**** INFORMATION SHOWN ****
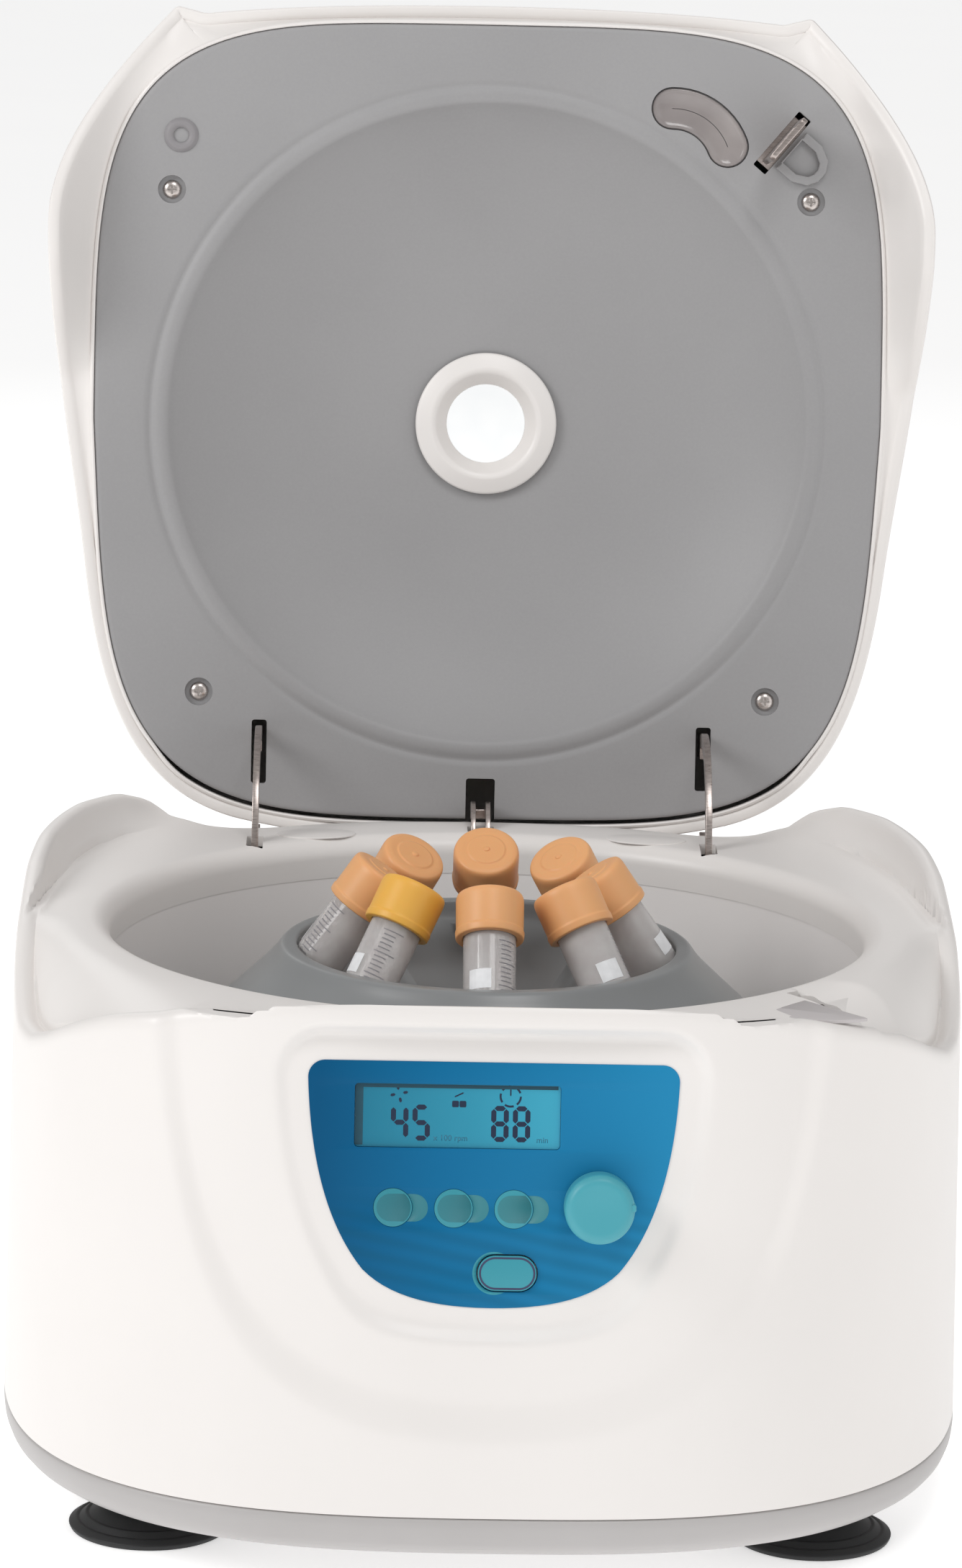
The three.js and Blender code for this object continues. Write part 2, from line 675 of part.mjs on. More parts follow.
function buildSideArm(side) {
  const x = side * ARM_X;
  const { band, neck } = armShape(ARM_RADIUS, 2.4, 4.6, -106, 15);
  const tab = box([x - 1.1, 103.8, 172], [x + 1.1, 112, 188]);
  const blank = join(
    acrossHinge(band, 2.2, x),
    acrossHinge(neck, 2.2, x),
    tab,
    crossBar(4.6, x - 2.6, x + 2.6, AXIS_Y, AXIS_Z),
  );
  return cut(blank, crossBar(HINGE_SHAFT_RADIUS + GAP, x - 5, x + 5, AXIS_Y, AXIS_Z));
}

function buildCentreArm() {
  const { band, neck } = armShape(CENTRE_ARM_RADIUS, 1.9, 4.4, -106, 42);
  const legs = [-2.5, 2.5].flatMap((x) => [acrossHinge(band, 1.6, x), acrossHinge(neck, 1.6, x)]);
  const tab = box([-3.3, 130.5, 171.5], [3.3, 134, 186]);
  const blank = join(...legs, tab, crossBar(4.4, -4.5, 4.5, AXIS_Y, AXIS_Z));
  return cut(blank, crossBar(HINGE_SHAFT_RADIUS + GAP, -9, 9, AXIS_Y, AXIS_Z));
}

// ---- Hinge parts in the body --------------------------------------------------------------------
function buildHingeBracket(side) {
  const near = side * 84;
  const far = side * 87;
  const cheek = box([Math.min(near, far), 130, 118], [Math.max(near, far), AXIS_Y + 2.2, 167]);
  const foot = box([side > 0 ? 84 : -102, 130, 118], [side > 0 ? 102 : -84, 133, 167]);
  return cut(join(cheek, foot), crossBar(HINGE_SHAFT_RADIUS + GAP, near - 9, far + 9, AXIS_Y, AXIS_Z));
}

// Torsion spring wound on the hinge shaft, with one straight tail resting under the deck.
function buildLidSpring() {
  const wire = 0.6;
  const coilRadius = HINGE_SHAFT_RADIUS + 2 * GAP + wire;
  const turns = 7;
  const points = [];
  points.push(new THREE.Vector3(16, AXIS_Y - coilRadius, AXIS_Z - 16));
  for (let i = 0; i <= turns * 6; i++) {
    const angle = Math.PI + (i / 6) * 2 * Math.PI;
    const x = 16 + (i / 6) * 2.6;
    const [across, up] = [coilRadius * Math.cos(angle), coilRadius * Math.sin(angle)];
    points.push(new THREE.Vector3(x, AXIS_Y + across, AXIS_Z + up));
  }
  const path = new THREE.CatmullRomCurve3(points);
  const section = new THREE.Shape();
  section.absarc(0, 0, wire, 0, 2 * Math.PI, false);
  return new THREE.ExtrudeGeometry(section, { steps: turns * 6 + 3, curveSegments: 2, extrudePath: path });
}

// ---- Power inlet --------------------------------------------------------------------------------
const INLET_MIDDLE = (INLET_X[0] + INLET_X[1]) / 2;
const SOCKET_Z = 60;
const ROCKER_Z = 82;
const ROCKER_AXIS_Y = INLET_FACE - 2;
const ROCKER_TILT = THREE.MathUtils.degToRad(7); // the switch rests in its off position

function buildInlet() {
  const [x0, x1] = INLET_X;
  const [z0, z1] = INLET_Z;
  const flange = box([x0 + GAP, INLET_FACE + GAP, z0 + GAP], [x1 - GAP, INLET_FACE + 2.8, z1 - GAP]);
  const body = box([x0 + 4, 148, z0 + 4], [x1 - 4, INLET_FACE + 1, z1 - 4]);
  const pocket = (width, height, depth, z) =>
    box(
      [INLET_MIDDLE - width / 2, INLET_FACE - depth, z - height / 2],
      [INLET_MIDDLE + width / 2, INLET_FACE + 16, z + height / 2],
    );
  const socket = pocket(24.4, 16.4, 17, SOCKET_Z);
  const well = pocket(20, 12, 14, ROCKER_Z);
  const blades = [[-7, -2], [0, 2], [7, -2]].map(([x, z]) =>
    box([INLET_MIDDLE + x - 1, 155, SOCKET_Z + z - 2], [INLET_MIDDLE + x + 1, 171, SOCKET_Z + z + 2]),
  );
  return join(cut(join(flange, body), socket, well), ...blades);
}

function buildRocker() {
  const shape = new THREE.Shape();
  shape.moveTo(-4.9, 4.8);
  shape.lineTo(-3.6, -6);
  shape.lineTo(3.6, -6);
  shape.lineTo(4.9, 4.8);
  shape.lineTo(0, 3.6);
  const flat = new THREE.ExtrudeGeometry(shape, { depth: 19, bevelEnabled: false }).translate(0, 0, -9.5);
  const turnToX = new THREE.Matrix4().makeBasis(
    new THREE.Vector3(0, 0, 1),
    new THREE.Vector3(0, 1, 0),
    new THREE.Vector3(-1, 0, 0),
  );
  return flat.applyMatrix4(turnToX).rotateX(-ROCKER_TILT).translate(INLET_MIDDLE, ROCKER_AXIS_Y, ROCKER_Z);
}

// ---- Finishes -----------------------------------------------------------------------------------
function finish(color, roughness, metalness = 0) {
  return new THREE.MeshStandardMaterial({ color, roughness, metalness });
}

const WHITE = finish(0xefecea, 0.4);
const TRAY_GREY = finish(0xafadac, 0.5);
const LINER_GREY = finish(0x989798, 0.45);
const ROTOR_GREY = finish(0x8a8c8d, 0.4);
const BLACK = finish(0x262827, 0.7);
const STEEL = finish(0xa79c99, 0.3, 1);
const MOTOR = finish(0x3a3c3e, 0.5, 0.6);
const BLUE = finish(0x1c76a2, 0.35);
const TEAL = finish(0x3f93a0, 0.4);
const LCD_BLUE = finish(0x3098b2, 0.15);
const ORANGE = finish(0xdea05f, 0.5);
const CLEAR = finish(0xf4f6f6, 0.05);
CLEAR.transparent = true;
CLEAR.opacity = 0.4;
const BOARD = finish(0x1f5a3a, 0.6);

// ---- Assembly -----------------------------------------------------------------------------------
const machine = new THREE.Group();
const lid = new THREE.Group();
machine.add(lid);

function add(parent, name, geometry, material) {
  const mesh = new THREE.Mesh(geometry, material);
  mesh.name = name;
  parent.add(mesh);
  return mesh;
}

add(machine, "housing", buildHousing(), WHITE);
add(machine, "base_tray", buildTray(), TRAY_GREY);
for (const [place, [x, y]] of Object.entries(FEET)) {
  add(machine, `foot_${place}`, buildFoot(), BLACK).position.set(x, y, 0);
}
add(machine, "chamber_bowl", buildBowl(), WHITE);
add(machine, "shaft_gaiter", buildGaiter(), BLACK);

add(machine, "motor_body", buildMotor(), MOTOR);
add(machine, "motor_plate", buildMotorPlate(), STEEL);
MOTOR_MOUNTS.forEach(([x, y], i) => {
  add(machine, `motor_mount_${i + 1}`, bar(8, 15.9, 25, x, y, 16), BLACK);
});
add(machine, "motor_shaft", buildShaft(), STEEL);
add(machine, "rotor_body", buildRotor(), ROTOR_GREY);
add(machine, "rotor_nut", buildRotorNut(), BLACK);
for (let seat = 0; seat < TUBE_COUNT; seat++) {
  add(machine, `tube_${seat + 1}`, inSeat(buildTube(), seat), ORANGE);
}

add(machine, "control_panel", buildPanel(), BLUE);
add(machine, "lcd_window", facePlate(LCD, 0, -1.4, -0.2, 1.2), LCD_BLUE);
add(machine, "lcd_module", facePlate(LCD, 1, -6, -PANEL_THICKNESS - 0.4, 1), BOARD);
for (const [name, x] of Object.entries(BUTTONS)) {
  add(machine, name, faceDisc(5.7, -4, 1, x, BUTTON_Y), TEAL);
}
add(machine, "start_button", facePlate(START, 0, -4, 1, 5.1), TEAL);
add(machine, "knob", buildKnob(), TEAL);
add(machine, "encoder", facePlate({ x: KNOB.x, y: KNOB.y, width: 12, height: 12 }, 0, -6, -3, 1), STEEL);
const boardSpec = { x: 0, y: 38, width: 84, height: 46 };
add(machine, "control_board", facePlate(boardSpec, 0, -BACKING - 2, -BACKING - GAP, 2), BOARD);

const plateGeometry = latchHalf(-1, LATCH_RECESS_RADIUS - GAP, DECK - 1.2, DECK - 0.1);
add(machine, "latch_plate", common(plateGeometry, standing(linerShape(2), 160, 180)), LINER_GREY);
add(machine, "latch_body", buildLatchBody(), STEEL);
add(machine, "latch_bolt", buildLatchBolt(), STEEL);

add(machine, "hinge_shaft", crossBar(HINGE_SHAFT_RADIUS, -92, 92, AXIS_Y, AXIS_Z, 16), STEEL);
add(machine, "hinge_bracket_left", buildHingeBracket(-1), STEEL);
add(machine, "hinge_bracket_right", buildHingeBracket(1), STEEL);
add(machine, "lid_spring", buildLidSpring(), STEEL);

add(machine, "power_supply", box([-60, 138, 30], [20, 168, 96]), STEEL);
add(machine, "power_inlet", buildInlet(), BLACK);
add(machine, "power_switch", buildRocker(), BLACK);

add(lid, "lid_shell", buildLidShell(), WHITE);
add(lid, "lid_liner", buildLiner(), LINER_GREY);
add(lid, "window_frame", buildWindowFrame(), WHITE);
add(lid, "window_lens", bar(15.7, 208, 211, 0, LID_SHIFT, 32), CLEAR);
LID_SCREWS.forEach(([x, y], i) => {
  add(lid, `lid_screw_${i + 1}`, buildScrew(), STEEL).position.set(x, y, LID_PLANE + 0.4);
});
const bumperRing = turned([[2.6, 171.3], [5.4, 171.3], [5.8, 172.2], [2.6, 172.2], [2.6, 171.3]], 20);
add(lid, "lid_bumper", bumperRing.translate(-106.5, -98.5, 0), LINER_GREY);
add(lid, "sensor_cover", standing(kidneyShape(0), LID_PLANE + 0.6, LID_PLANE + 1.9), STEEL);
add(lid, "striker", buildStriker(), STEEL);
const guardBlock = box([-8, 4, DECK - 0.8], [8, 18, LID_PLANE - GAP]);
const guard = cut(guardBlock, box([-4, 9, DECK - 3], [4, 13, DECK + 0.2]));
add(lid, "striker_guard", inLatch(guard), LINER_GREY);
add(lid, "lid_arm_left", buildSideArm(-1), STEEL);
add(lid, "lid_arm_right", buildSideArm(1), STEEL);
add(lid, "lid_arm_centre", buildCentreArm(), STEEL);

// Swing the lid open about the hinge axis.
for (const mesh of lid.children) mesh.geometry.translate(0, -AXIS_Y, -AXIS_Z);
lid.position.set(0, AXIS_Y, AXIS_Z);
lid.rotation.x = -THREE.MathUtils.degToRad(OPEN_ANGLE);

// The origin is the middle of the footprint of the whole machine, on the bench.
machine.updateMatrixWorld(true);
const extent = new THREE.Box3().setFromObject(machine, true);
machine.position.set(0, -(extent.min.y + extent.max.y) / 2, -extent.min.z);

export default machine;
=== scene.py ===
import json
import math

import bmesh
import bpy
import numpy as np
from mathutils import Matrix, Vector


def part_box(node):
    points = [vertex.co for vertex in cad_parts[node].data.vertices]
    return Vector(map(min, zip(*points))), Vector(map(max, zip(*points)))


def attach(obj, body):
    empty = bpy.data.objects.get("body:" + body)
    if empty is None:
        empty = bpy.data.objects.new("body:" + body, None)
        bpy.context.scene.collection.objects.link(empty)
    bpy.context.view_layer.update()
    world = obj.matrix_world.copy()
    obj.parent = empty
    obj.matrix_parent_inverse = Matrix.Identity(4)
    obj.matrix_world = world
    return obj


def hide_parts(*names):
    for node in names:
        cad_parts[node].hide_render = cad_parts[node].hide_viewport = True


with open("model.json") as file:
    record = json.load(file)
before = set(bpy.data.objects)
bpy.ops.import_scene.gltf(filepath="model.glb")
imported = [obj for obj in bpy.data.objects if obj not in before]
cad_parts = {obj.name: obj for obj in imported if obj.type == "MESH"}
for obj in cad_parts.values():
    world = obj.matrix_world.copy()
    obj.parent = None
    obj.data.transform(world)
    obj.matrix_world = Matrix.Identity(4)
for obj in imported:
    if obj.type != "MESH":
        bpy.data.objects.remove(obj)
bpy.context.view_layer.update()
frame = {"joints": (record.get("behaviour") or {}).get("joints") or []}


# ---- Floor ---------------------------------------------------------------------------------------
# A plain pale floor that runs on past the view, so that it is the background as well. It is one flat
# sheet with a faint mottle in its paint.
def linear(code):
    """An sRGB hex colour as linear RGBA."""
    parts = [int(code[i:i + 2], 16) / 255 for i in (1, 3, 5)]
    return [c / 12.92 if c <= 0.04045 else ((c + 0.055) / 1.055) ** 2.4 for c in parts] + [1.0]


def add_node(tree, kind, values=None, links=None, **settings):
    """Adds a shader node: its settings, the values on its sockets, and the outputs that feed it."""
    node = tree.nodes.new(kind)
    for key, value in settings.items():
        setattr(node, key, value)
    for socket, value in (values or {}).items():
        node.inputs[socket].default_value = value
    for socket, source in (links or {}).items():
        tree.links.new(source, node.inputs[socket])
    return node


def start_material(name):
    """A new material with its node tree, its shader and the object's own coordinates."""
    material = bpy.data.materials.new(name)
    material.use_nodes = True
    tree = material.node_tree
    where = add_node(tree, "ShaderNodeTexCoord").outputs["Object"]
    return material, tree, tree.nodes["Principled BSDF"], where


def colour_ramp(tree, factor, stops):
    """A colour ramp with (position, hex colour) stops."""
    node = add_node(tree, "ShaderNodeValToRGB", links={"Fac": factor})
    ramp = node.color_ramp
    while len(ramp.elements) < len(stops):
        ramp.elements.new(0.5)
    for element, (position, code) in zip(ramp.elements, stops):
        element.position = position
        element.color = linear(code)
    return node.outputs["Color"]


def vary_roughness(tree, shader, factor, low, high):
    """Lets the roughness follow a pattern between two values."""
    span = add_node(tree, "ShaderNodeMapRange", {"To Min": low, "To Max": high}, {"Value": factor})
    tree.links.new(span.outputs["Result"], shader.inputs["Roughness"])


floor_paint, tree, shader, where = start_material("matt white floor paint")
mottle = add_node(tree, "ShaderNodeTexNoise", {"Scale": 3.0, "Detail": 3.0}, {"Vector": where})
tree.links.new(
    colour_ramp(tree, mottle.outputs["Fac"], [(0.3, "#F7F7F7"), (0.7, "#F9F9F9")]),
    shader.inputs["Base Color"],
)
vary_roughness(tree, shader, mottle.outputs["Fac"], 0.75, 0.85)
shader.inputs["Specular IOR Level"].default_value = 0.2
shader.inputs["Emission Color"].default_value = (1, 1, 1, 1)
shader.inputs["Emission Strength"].default_value = 0.5

FLOOR_REACH = 30
floor_mesh = bpy.data.meshes.new("floor")
corners = [(x * FLOOR_REACH, y * FLOOR_REACH, 0) for x, y in ((-1, -1), (1, -1), (1, 1), (-1, 1))]
floor_mesh.from_pydata(corners, [], [(0, 1, 2, 3)])
floor_mesh.materials.append(floor_paint)
floor = bpy.data.objects.new("floor", floor_mesh)
bpy.context.scene.collection.objects.link(floor)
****
**TASK STATEMENT**
Your task is to extract exactly the lines starting at the line with "on the bench." and ending at the line with "record = json.load(file)", including both ends, and no other lines.

**SOLUTION**
// The origin is the middle of the footprint of the whole machine, on the bench.
machine.updateMatrixWorld(true);
const extent = new THREE.Box3().setFromObject(machine, true);
machine.position.set(0, -(extent.min.y + extent.max.y) / 2, -extent.min.z);

export default machine;
=== scene.py ===
import json
import math

import bmesh
import bpy
import numpy as np
from mathutils import Matrix, Vector


def part_box(node):
    points = [vertex.co for vertex in cad_parts[node].data.vertices]
    return Vector(map(min, zip(*points))), Vector(map(max, zip(*points)))


def attach(obj, body):
    empty = bpy.data.objects.get("body:" + body)
    if empty is None:
        empty = bpy.data.objects.new("body:" + body, None)
        bpy.context.scene.collection.objects.link(empty)
    bpy.context.view_layer.update()
    world = obj.matrix_world.copy()
    obj.parent = empty
    obj.matrix_parent_inverse = Matrix.Identity(4)
    obj.matrix_world = world
    return obj


def hide_parts(*names):
    for node in names:
        cad_parts[node].hide_render = cad_parts[node].hide_viewport = True


with open("model.json") as file:
    record = json.load(file)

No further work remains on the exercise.